Le cause del decesso sono al limite dell’incredibile, e non è certo questo il luogo più adatto a parlarne. Posso solo raccontarvi il finale della cerimonia, il momento in cui un genitore della sua ex quinta (la collega aveva terminato come me il ciclo, lo scorso anno) è salito sul pulpito e ha fatto partire dal suo smartphone, avvicinato al microfono da cui il prete aveva da poco terminato un’omelia comprensiva di una toccante poesia di Gianni Rodari alternata a sacrosante riflessioni sulla considerazione in cui lo stato che trattiene metà dello stipendio lordo ai lavoratori della pubblica amministrazione tiene i docenti e gli operatori dell’istruzione (e del merito), dicevo quando un un genitore della sua ex quinta è salito sul pulpito (sempre che si chiami così la postazione da cui i preti officiano la messa) e ha fatto partire dallo smartphone una commovente lettera dedicata ai suoi bambini, registrata nell’auditorium del nostro istituto al termine dello spettacolo di fine anno, lo scorso giugno. Ogni quinta ha aderito a un laboratorio teatrale che ha previsto la messa in scena di una recita conclusiva, l’ultima settimana di scuola, che è stata l’occasione anche per un momento di commiato dopo i cinque anni trascorsi insieme.
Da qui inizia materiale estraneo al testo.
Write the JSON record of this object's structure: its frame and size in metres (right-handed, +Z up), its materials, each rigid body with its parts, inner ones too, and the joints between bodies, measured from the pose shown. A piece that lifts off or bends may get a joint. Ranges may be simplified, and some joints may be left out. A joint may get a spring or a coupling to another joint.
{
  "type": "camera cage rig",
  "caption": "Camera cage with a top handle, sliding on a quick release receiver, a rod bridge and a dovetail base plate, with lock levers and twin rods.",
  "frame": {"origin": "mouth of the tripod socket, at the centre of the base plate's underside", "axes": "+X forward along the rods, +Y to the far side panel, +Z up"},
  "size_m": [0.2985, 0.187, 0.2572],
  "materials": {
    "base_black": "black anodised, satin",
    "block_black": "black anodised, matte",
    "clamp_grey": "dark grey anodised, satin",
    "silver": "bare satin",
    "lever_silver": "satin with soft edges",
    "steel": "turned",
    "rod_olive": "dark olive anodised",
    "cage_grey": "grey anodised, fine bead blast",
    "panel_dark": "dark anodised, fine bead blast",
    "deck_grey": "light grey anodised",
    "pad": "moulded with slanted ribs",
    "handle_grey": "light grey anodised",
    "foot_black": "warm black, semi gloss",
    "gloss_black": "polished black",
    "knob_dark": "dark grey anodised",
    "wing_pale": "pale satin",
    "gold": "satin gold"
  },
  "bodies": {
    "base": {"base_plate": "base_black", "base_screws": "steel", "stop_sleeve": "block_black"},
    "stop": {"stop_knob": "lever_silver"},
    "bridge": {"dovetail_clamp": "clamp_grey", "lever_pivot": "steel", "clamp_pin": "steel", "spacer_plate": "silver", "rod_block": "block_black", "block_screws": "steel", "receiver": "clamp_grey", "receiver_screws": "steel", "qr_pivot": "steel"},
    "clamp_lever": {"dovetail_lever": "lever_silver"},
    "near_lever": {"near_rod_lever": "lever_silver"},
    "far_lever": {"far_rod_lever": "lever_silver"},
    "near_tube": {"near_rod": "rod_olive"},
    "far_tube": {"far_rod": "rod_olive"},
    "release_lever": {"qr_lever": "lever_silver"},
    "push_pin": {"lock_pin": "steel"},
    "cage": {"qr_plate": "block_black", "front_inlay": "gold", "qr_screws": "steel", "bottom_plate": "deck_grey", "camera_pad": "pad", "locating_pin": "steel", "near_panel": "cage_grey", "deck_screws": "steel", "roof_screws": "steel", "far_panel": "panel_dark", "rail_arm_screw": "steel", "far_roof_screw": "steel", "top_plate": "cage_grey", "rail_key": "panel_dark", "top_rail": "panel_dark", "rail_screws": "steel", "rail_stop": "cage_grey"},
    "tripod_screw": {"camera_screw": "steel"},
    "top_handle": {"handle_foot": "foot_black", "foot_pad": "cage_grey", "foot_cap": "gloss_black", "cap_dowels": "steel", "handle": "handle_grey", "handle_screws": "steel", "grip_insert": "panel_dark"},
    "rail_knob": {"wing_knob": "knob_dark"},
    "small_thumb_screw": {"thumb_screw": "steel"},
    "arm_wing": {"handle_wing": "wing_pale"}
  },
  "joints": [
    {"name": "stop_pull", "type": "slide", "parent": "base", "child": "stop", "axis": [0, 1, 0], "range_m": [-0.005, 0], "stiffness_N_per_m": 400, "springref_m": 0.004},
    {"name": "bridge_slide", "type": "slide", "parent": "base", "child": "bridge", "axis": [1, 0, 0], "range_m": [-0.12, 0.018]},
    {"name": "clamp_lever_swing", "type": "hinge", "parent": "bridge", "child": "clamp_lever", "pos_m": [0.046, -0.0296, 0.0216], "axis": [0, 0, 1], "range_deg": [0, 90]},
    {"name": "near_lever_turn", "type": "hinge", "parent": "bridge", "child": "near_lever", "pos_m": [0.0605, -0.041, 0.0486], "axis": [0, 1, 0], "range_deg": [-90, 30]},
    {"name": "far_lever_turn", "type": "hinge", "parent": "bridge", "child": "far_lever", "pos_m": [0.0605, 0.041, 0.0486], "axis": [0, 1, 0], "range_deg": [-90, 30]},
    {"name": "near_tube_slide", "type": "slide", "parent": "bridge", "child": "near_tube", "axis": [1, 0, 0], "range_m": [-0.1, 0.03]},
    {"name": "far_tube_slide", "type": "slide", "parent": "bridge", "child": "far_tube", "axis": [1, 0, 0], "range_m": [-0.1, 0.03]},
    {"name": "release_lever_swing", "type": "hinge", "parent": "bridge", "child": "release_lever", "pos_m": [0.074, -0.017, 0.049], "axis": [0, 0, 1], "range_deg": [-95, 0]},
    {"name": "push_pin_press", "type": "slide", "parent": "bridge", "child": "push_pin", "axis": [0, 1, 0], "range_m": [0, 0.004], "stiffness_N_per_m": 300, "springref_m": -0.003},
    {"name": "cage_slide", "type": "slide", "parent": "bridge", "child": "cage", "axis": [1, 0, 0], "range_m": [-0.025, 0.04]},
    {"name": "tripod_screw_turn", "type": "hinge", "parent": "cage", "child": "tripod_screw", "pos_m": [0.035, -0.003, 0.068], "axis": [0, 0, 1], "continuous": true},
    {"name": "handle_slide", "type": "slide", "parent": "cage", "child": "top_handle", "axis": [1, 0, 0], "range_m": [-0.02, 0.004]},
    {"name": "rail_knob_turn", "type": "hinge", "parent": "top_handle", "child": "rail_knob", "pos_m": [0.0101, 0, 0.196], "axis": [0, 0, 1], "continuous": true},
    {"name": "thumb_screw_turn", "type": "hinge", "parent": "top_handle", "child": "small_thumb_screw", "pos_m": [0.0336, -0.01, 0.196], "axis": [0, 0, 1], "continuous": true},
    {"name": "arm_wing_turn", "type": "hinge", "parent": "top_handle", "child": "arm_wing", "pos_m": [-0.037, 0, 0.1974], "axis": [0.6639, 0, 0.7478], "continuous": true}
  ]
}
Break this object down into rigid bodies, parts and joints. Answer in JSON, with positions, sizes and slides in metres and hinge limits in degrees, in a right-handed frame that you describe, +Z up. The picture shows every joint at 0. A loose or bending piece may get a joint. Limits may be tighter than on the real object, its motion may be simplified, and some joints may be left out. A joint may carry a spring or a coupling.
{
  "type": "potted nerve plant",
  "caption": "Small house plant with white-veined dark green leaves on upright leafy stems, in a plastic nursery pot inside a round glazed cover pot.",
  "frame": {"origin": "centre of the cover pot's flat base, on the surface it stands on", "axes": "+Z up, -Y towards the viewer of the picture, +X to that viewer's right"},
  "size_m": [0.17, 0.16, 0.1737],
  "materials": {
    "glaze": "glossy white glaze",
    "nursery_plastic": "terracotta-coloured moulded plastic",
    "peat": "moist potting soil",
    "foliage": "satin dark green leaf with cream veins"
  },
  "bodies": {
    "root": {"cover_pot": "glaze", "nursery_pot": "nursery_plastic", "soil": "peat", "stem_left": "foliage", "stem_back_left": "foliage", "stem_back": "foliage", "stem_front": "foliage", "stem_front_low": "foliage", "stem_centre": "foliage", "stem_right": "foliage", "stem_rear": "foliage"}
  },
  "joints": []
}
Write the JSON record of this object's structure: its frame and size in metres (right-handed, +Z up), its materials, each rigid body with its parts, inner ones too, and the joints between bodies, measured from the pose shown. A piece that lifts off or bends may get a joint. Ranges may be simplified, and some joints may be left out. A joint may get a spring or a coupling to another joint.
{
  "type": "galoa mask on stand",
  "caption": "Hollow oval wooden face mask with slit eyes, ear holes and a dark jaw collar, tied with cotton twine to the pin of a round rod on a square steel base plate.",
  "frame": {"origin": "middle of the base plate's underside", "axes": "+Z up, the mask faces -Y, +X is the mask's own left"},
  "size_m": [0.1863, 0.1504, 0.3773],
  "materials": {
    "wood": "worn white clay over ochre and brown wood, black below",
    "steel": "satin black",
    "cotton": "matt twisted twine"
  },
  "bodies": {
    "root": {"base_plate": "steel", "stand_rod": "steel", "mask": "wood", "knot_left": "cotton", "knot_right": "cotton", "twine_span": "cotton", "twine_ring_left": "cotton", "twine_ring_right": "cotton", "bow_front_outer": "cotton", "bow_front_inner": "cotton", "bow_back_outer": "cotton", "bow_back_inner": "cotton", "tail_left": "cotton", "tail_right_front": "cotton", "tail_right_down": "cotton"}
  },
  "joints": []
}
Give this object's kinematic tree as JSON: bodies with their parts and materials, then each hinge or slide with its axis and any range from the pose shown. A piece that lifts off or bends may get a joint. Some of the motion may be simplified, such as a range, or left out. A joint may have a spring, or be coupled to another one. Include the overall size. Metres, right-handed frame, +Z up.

L’impianto di amplificazione ha diffuso così lungo tutta la chiesa gremita di parenti, ex alunni, personale scolastico, famiglie e conoscenti, la voce della collega scomparsa. La cosa che mi ha colpito è stata la musica che si percepiva sotto la lettura. Già il fatto di aver scelto un background sonoro a corollario della declamazione di un saluto finale (e ripetuto durante il funerale, quindi doppiamente conclusivo) ne ha potenziato enormemente la portata emotiva. Un modesto e medio docente di scuola primaria avrebbe letto al pubblico e basta, in silenzio, senza il valore aggiunto della musica dai toni perfettamente adatti al contesto. Ed è proprio questo, il punto. Bastava prestare attenzione alla canzone sotto, lasciando scorrere il significato delle parole sopra, per cogliere nel brano scelto un plagio – tipico della musica copyright free che, ai tempi dell’intelligenza artificiale, è facilissimo trovare nel web – di “Fake Plastic Trees” dei Radiohead.

Rientrando a casa in macchina mi sono convinto però che non poteva essere come pensavo, e che per forza di cose doveva trattarsi di una falsa percezione, da parte mia. In una chiesa della periferia milanese, una di quelle costruzioni moderne solo cemento di edilizia sacra che tutto richiamano fuorché la religiosità, nel corso di una cerimonia funebre di una maestra ancora giovane ma già consumata da decenni di lavoro nella scuola, un lavoro svilito e malpagato, a sottolineare un involontario testamento all’ecosistema di cui faceva parte, per un caso fortuito – probabilmente forzato da chi ha effettuato in sua vece la ricerca in Internet di una canzone strumentale dai toni struggenti e evocativi – è stato riprodotto un evidente richiamo all’inno universale della finzione e della disperazione. Mi sono così affrettato a chiedere la riproduzione su Spotify di “Fake Plastic Trees” dei Radiohead utilizzando l’assistente Google – stavo guidando – ma, al posto della versione originale presente in The Bends, è partita la deludente versione live tratta da “2 Meter Sessions”.